Despite some lows, cooperative play remains a high and is the optimal way to play Dead Island 2. Experimenting with different weapons and smashing through zombies is just way more fun with a friend, and lots of those small visual details are worth sharing while you’re catching your breath and looting between combat areas. Playing with a co-op partner also makes some of the more annoying enemies a lot more manageable, as it gives them multiple targets to focus on instead of just you, easing frustration.

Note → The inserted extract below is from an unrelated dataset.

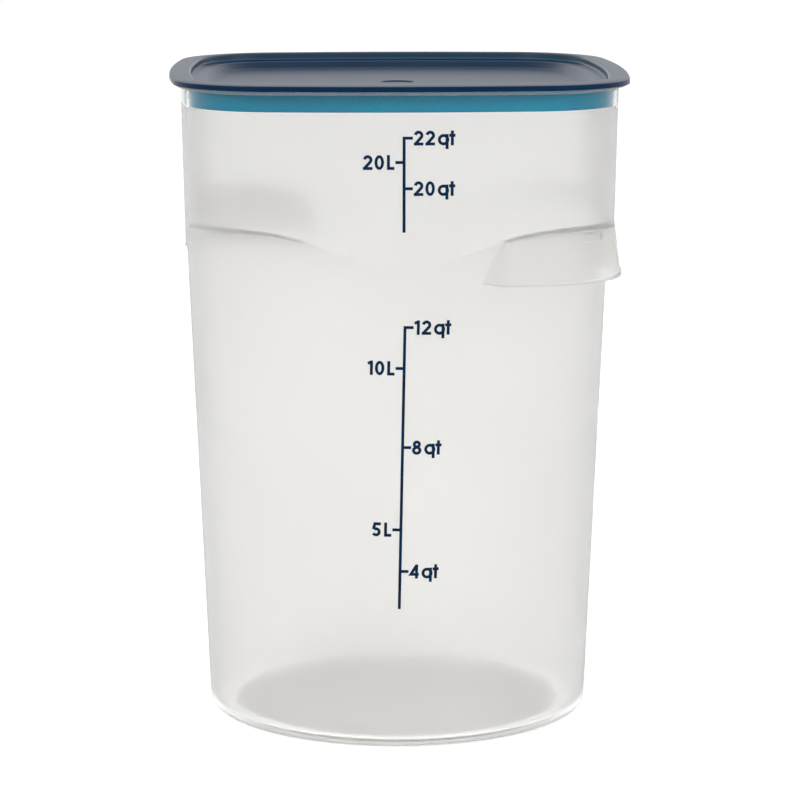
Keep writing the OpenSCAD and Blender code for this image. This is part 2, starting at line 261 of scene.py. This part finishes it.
def slot_cutter(turn):
    """Block with round ends that cuts the slot through a handle's skirt."""
    span, radius = (SLOT_LEN - SLOT_H) / 2, SLOT_H / 2
    outline = [(span + radius * math.cos(a), radius * math.sin(a))
               for a in [math.pi * (i / SLOT_STEPS - 0.5) for i in range(SLOT_STEPS + 1)]]
    outline += [(-u, -w) for u, w in outline]
    z0, n = SHOULDER_TOP - SLOT_DROP, len(outline)
    verts = [across_corner(u, v, z0 + w, turn) for v in (SLOT_FROM, SLOT_TO) for u, w in outline]
    faces = [(i, (i + 1) % n, n + (i + 1) % n, n + i) for i in range(n)]
    faces += [list(range(n))[::-1], list(range(n, 2 * n))]
    obj = mesh_object("slot_cutter", verts, faces)
    outward(obj)
    return obj


def rounded(points, radius):
    """Rounds each corner between an open profile's ends, over less than half of either edge."""
    out = [points[0]]
    for (ax, ay), (bx, by), (cx, cy) in zip(points, points[1:], points[2:]):
        la, lc = math.hypot(ax - bx, ay - by), math.hypot(cx - bx, cy - by)
        r = min(radius, 0.45 * la, 0.45 * lc)
        p = (bx + (ax - bx) / la * r, by + (ay - by) / la * r)
        q = (bx + (cx - bx) / lc * r, by + (cy - by) / lc * r)
        for i in range(ROUND_STEPS + 1):
            t = i / ROUND_STEPS
            out.append(tuple((1 - t) ** 2 * p[k] + 2 * t * (1 - t) * (bx, by)[k] + t * t * q[k]
                             for k in (0, 1)))
    return out + [points[-1]]


def lid_sections():
    """The lid's underside and top, as (offset from the wall's outline, height), and its gate."""
    top = BODY_H + LID_RISE
    plug, plug_z = -WALL - PLUG_GAP, BODY_H - PLUG_DEPTH
    recess = LID_REACH - LID_RIM_W
    ledge = recess - LEDGE_W
    panel = ledge - SLOPE_W
    ledge_z, panel_z = top - LEDGE_DROP, top - PANEL_DROP
    crown = LID_RISE - LID_EDGE
    upper = rounded([(LID_REACH, BODY_H + LID_LEAD), (LID_REACH, BODY_H + LID_EDGE),
                     (LID_REACH - CROWN_NEAR, BODY_H + LID_EDGE + 0.6 * crown),
                     (LID_REACH - CROWN_FAR, top - 0.1 * crown), (recess + RECESS_LEAD, top),
                     (recess, top - RECESS_DROP), (recess - RECESS_LEAN, ledge_z),
                     (ledge, ledge_z), (panel, panel_z), (panel - PANEL_FLAT, panel_z)], TOP_SOFT)
    plug_in = wall_grow(plug_z) + plug - PLUG_T
    lower = rounded([(panel - PANEL_FLAT, panel_z - LID_T), (panel - LID_T / 2, panel_z - LID_T),
                     (ledge - LID_T / 2, ledge_z - LID_T), (plug_in, ledge_z - LID_T),
                     (plug_in, plug_z), (wall_grow(plug_z) + plug, plug_z),
                     (wall_grow(BODY_H) + plug, BODY_H), (LID_REACH - LID_LEAD, BODY_H)], UNDER_SOFT)
    gate = [(LID_GATE_R * 1.06, panel_z), (LID_GATE_R, panel_z - LID_GATE_D * 0.7),
            (LID_GATE_R * 0.9, panel_z - LID_GATE_D)]
    return lower, upper, gate, panel_z


def lid_profile(theta):
    """The lid's section at a polar angle, from the axis out along its underside and back."""
    lower, upper, gate, panel_z = lid_sections()
    square = [(square_r(theta, grow), z) for grow, z in lower + upper]
    return [(PANEL_R, panel_z - LID_T)] + square + [(PANEL_R, panel_z)] + gate


def new_material(name, dark, light, patches, **sockets):
    """Material whose colour drifts between two shades, with constants on the shader's sockets."""
    mat = bpy.data.materials.new(name)
    mat.use_nodes = True
    nodes, links = mat.node_tree.nodes, mat.node_tree.links
    shader = nodes["Principled BSDF"]
    coords = nodes.new("ShaderNodeTexCoord")
    noise = nodes.new("ShaderNodeTexNoise")
    noise.inputs["Scale"].default_value = patches
    noise.inputs["Detail"].default_value = 3
    links.new(coords.outputs["Object"], noise.inputs["Vector"])
    ramp = nodes.new("ShaderNodeValToRGB")
    for element, position, colour in zip(ramp.color_ramp.elements, (0.35, 0.65), (dark, light)):
        element.position, element.color = position, (*colour, 1)
    links.new(noise.outputs["Fac"], ramp.inputs["Fac"])
    links.new(ramp.outputs["Color"], shader.inputs["Base Color"])
    for socket, value in sockets.items():
        shader.inputs[socket.replace("_", " ")].default_value = value
    return mat, nodes, links, shader, coords


def grain_bump(nodes, links, coords, shader, scale, strength):
    """The fine grain of a moulded surface."""
    noise = nodes.new("ShaderNodeTexNoise")
    noise.inputs["Scale"].default_value = scale
    links.new(coords.outputs["Object"], noise.inputs["Vector"])
    bump = nodes.new("ShaderNodeBump")
    bump.inputs["Strength"].default_value = strength
    bump.inputs["Distance"].default_value = 0.0004
    links.new(noise.outputs["Fac"], bump.inputs["Height"])
    links.new(bump.outputs["Normal"], shader.inputs["Normal"])


def milky_plastic():
    mat, nodes, links, shader, coords = new_material(
        "milky_plastic", (0.935, 0.93, 0.915), (0.96, 0.955, 0.945), 9, IOR=1.15)
    # The plug ring lies against the wall, so the wall looks clearer over it
    low, high = BODY_H - PLUG_DEPTH, LIP_Z + 0.4
    split = nodes.new("ShaderNodeSeparateXYZ")
    links.new(coords.outputs["Object"], split.inputs[0])
    for socket, milky, clear in (("Transmission Weight", 0.84, 1.0), ("Roughness", 0.29, 0.06)):
        zone = nodes.new("ShaderNodeValToRGB")
        stops = zone.color_ramp.elements
        for k, (z, value) in enumerate(((low - 1.2, milky), (low + 0.2, clear),
                                        (high, clear), (high + 0.5, milky))):
            place = (z - ZONE_Z) / ZONE_H
            stop = stops[k] if k < 2 else stops.new(place)
            stop.position, stop.color = place, (value,) * 3 + (1,)
        span = nodes.new("ShaderNodeMapRange")
        span.inputs["From Min"].default_value = ZONE_Z * MM
        span.inputs["From Max"].default_value = (ZONE_Z + ZONE_H) * MM
        links.new(split.outputs["Z"], span.inputs["Value"])
        links.new(span.outputs[0], zone.inputs["Fac"])
        links.new(zone.outputs["Color"], shader.inputs[socket])
    grain_bump(nodes, links, coords, shader, 900, 0.08)
    return mat


def navy_plastic():
    mat, nodes, links, shader, coords = new_material(
        "navy_plastic", (0.0006, 0.018, 0.060), (0.0010, 0.025, 0.075), 12,
        Roughness=0.3, IOR=1.5, Specular_IOR_Level=0.1, Specular_Tint=(0.68, 0.82, 1.0, 1))
    grain_bump(nodes, links, coords, shader, 700, 0.12)
    return mat


def painted_light_plastic(name, dark, light):
    """Lighter copy of the navy with painted light: light comes through the lid where it stands on
    edge, and this lighter colour paints that in, while the plastic also lets half the light through.
    """
    return new_material(name, dark, light, 12, Roughness=0.3, Transmission_Weight=0.5, IOR=1.4)[0]


def seen_rays(nodes, links):
    """1 for rays from the camera and for those that gloss or clear plastic sends on."""
    path = nodes.new("ShaderNodeLightPath")
    last = path.outputs["Is Camera Ray"]
    for kind in ("Is Glossy Ray", "Is Transmission Ray"):
        either = nodes.new("ShaderNodeMath")
        either.operation = "MAXIMUM"
        links.new(last, either.inputs[0])
        links.new(path.outputs[kind], either.inputs[1])
        last = either.outputs[0]
    return last


def lamp(name, place, power, size):
    """Square lamp in metres and watts, aimed at the middle of the object."""
    data = bpy.data.lights.new(name, "AREA")
    data.energy, data.size = power, size
    obj = bpy.data.objects.new(name, data)
    bpy.context.collection.objects.link(obj)
    obj.location = place
    obj.rotation_euler = (Vector((0, 0, 0.2)) - Vector(place)).to_track_quat("-Z", "Y").to_euler()


MILKY, NAVY = milky_plastic(), navy_plastic()
INK = new_material("printed_ink", (0.0015, 0.018, 0.058), (0.003, 0.026, 0.074), 240,
                   Roughness=0.5, Specular_IOR_Level=0.08)[0]
# Painted light: the plug ring in a lighter teal copy of the lid's navy, where light comes through it
PLUG_PAINTED_LIGHT = painted_light_plastic("teal_painted_light", (0.003, 0.34, 0.54), (0.004, 0.40, 0.62))
# Painted light: the recess wall in a lighter deep blue copy of the lid's navy, where it stands on
# edge
RECESS_PAINTED_LIGHT = painted_light_plastic("deep_blue_painted_light", (0.001, 0.055, 0.135), (0.002, 0.075, 0.165))

# The container, with a handle at each of two opposite corners
body = turned("tub", body_profile)
for turn in (0.0, math.pi):
    grip = handle(turn)
    boolean(grip, slot_cutter(turn), "DIFFERENCE")
    boolean(grip, turned("core", core_profile), "DIFFERENCE")
    boolean(body, grip, "UNION")
body.data.materials.clear()
body.data.materials.append(MILKY)
smooth(body, BODY_CREASE)
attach(body, "container")
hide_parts("container_body")

# The lid, with painted light where light comes through it: lighter teal in its plug ring and deep
# blue in the wall of its recess
cover = turned("plug_lid", lid_profile)
for material in (NAVY, PLUG_PAINTED_LIGHT, RECESS_PAINTED_LIGHT):
    cover.data.materials.append(material)
lower_rows, face_rows = len(lid_sections()[0]), len(lid_profile(0)) - 1
recess_wall = LID_REACH - LID_RIM_W
# Faces that get painted light: teal on the underside past the plug's limit, deep blue on the recess
# wall
for face in cover.data.polygons:
    if face.index >= COLUMNS * face_rows:
        continue
    theta, far = math.atan2(face.center.y, face.center.x), face.center.xy.length / MM
    if face.index % face_rows < lower_rows:
        face.material_index = int(far > square_r(theta, PLUG_FACES))
    elif (abs(far - square_r(theta, recess_wall)) < RECESS_BAND
          and face.center.z > (BODY_H - RECESS_BELOW) * MM):
        face.material_index = 2
smooth(cover, LID_CREASE)
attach(cover, "lid")
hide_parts("lid")

for node in ("upper_scale_print", "lower_scale_print"):
    for material_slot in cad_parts[node].material_slots:
        material_slot.material = INK

# White floor that keeps the object's shadow
FLOOR_HALF, FLOOR_GLOW = 6000.0, 0.5
floor = mesh_object("floor", [(-FLOOR_HALF, -FLOOR_HALF, 0), (FLOOR_HALF, -FLOOR_HALF, 0),
                              (FLOOR_HALF, FLOOR_HALF, 0), (-FLOOR_HALF, FLOOR_HALF, 0)],
                    [(0, 1, 2, 3)])
floor_mat = bpy.data.materials.new("floor_white")
floor_mat.use_nodes = True
nodes, links = floor_mat.node_tree.nodes, floor_mat.node_tree.links
floor_shader = nodes["Principled BSDF"]
floor_shader.inputs["Base Color"].default_value = (0.9, 0.9, 0.9, 1)
floor_shader.inputs["Roughness"].default_value = 0.9
floor_shader.inputs["Emission Color"].default_value = (1, 1, 1, 1)
gain = nodes.new("ShaderNodeMath")
gain.operation = "MULTIPLY"
gain.inputs[1].default_value = FLOOR_GLOW
links.new(seen_rays(nodes, links), gain.inputs[0])
links.new(gain.outputs[0], floor_shader.inputs["Emission Strength"])
floor.data.materials.append(floor_mat)

# White surroundings that light the object more gently than they show
SKY_LIGHT, SKY_SHOWN = 0.62, 1.0
world = bpy.context.scene.world or bpy.data.worlds.new("world")
bpy.context.scene.world = world
world.use_nodes = True
nodes, links = world.node_tree.nodes, world.node_tree.links
sky = nodes["Background"]
sky.inputs["Color"].default_value = (1, 1, 1, 1)
level = nodes.new("ShaderNodeMapRange")
level.inputs["To Min"].default_value = SKY_LIGHT
level.inputs["To Max"].default_value = SKY_SHOWN
links.new(seen_rays(nodes, links), level.inputs["Value"])
links.new(level.outputs[0], sky.inputs["Strength"])

lamp("key", (-1.1, -1.5, 1.7), 9.0, 1.2)
lamp("fill", (1.5, -1.0, 1.1), 4.0, 1.2)

# Camera fitted to the photograph, in metres and in pixels of its frame
DISTANCE, HEIGHT, TILT, HEADING = 2.056, 0.5645, math.radians(10.21), math.radians(2.0)
FOCAL_PX, FRAME_PX, CENTRE_PX = 3291, 800, 397.3
camera_data = bpy.data.cameras.new("camera")
camera = bpy.data.objects.new("camera", camera_data)
bpy.context.collection.objects.link(camera)
camera_data.sensor_width = 36
camera_data.lens = FOCAL_PX / FRAME_PX * camera_data.sensor_width
camera_data.shift_x = (FRAME_PX / 2 - CENTRE_PX) / FRAME_PX
camera.location = (-DISTANCE * math.sin(HEADING), -DISTANCE * math.cos(HEADING), HEIGHT)
camera.rotation_euler = (math.pi / 2 - TILT, 0, -HEADING)
bpy.context.scene.camera = camera
bpy.context.scene.view_settings.view_transform = "Standard"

We found very minimal trouble connecting to one another and progress carries across to each player, so it’s easily a highlight that makes the experience feel far less lonely.
- The violence and gore is very satisfying
- Light, silly tone keeps things breezy and fun
- Well-crafted world with plenty of little details
- Smashing zombie heads with a pal is always a good time
- Combat is fun at first, but can get repetitive
- Puzzles and mission types get recycled a bit
- Doesn't bring many fresh ideas to the table
Dead Island 2 is a silly, slaughter-filled take on the zombie apocalypse that is very entertaining without pushing the envelope of game design beyond the expected. HELL-A is the perfect bright setting to soak the streets in blood, and the little visual details ensure that there’s always something eye-catching that grabs your attention. Some of the objectives can get repetitive and combat itself could use a little bit more variety, but considering its painfully long development time, Dead Island 2 still makes for a satisfying adventure with a good sense of humour stitching together its various generic zombie parts into something worth celebrating.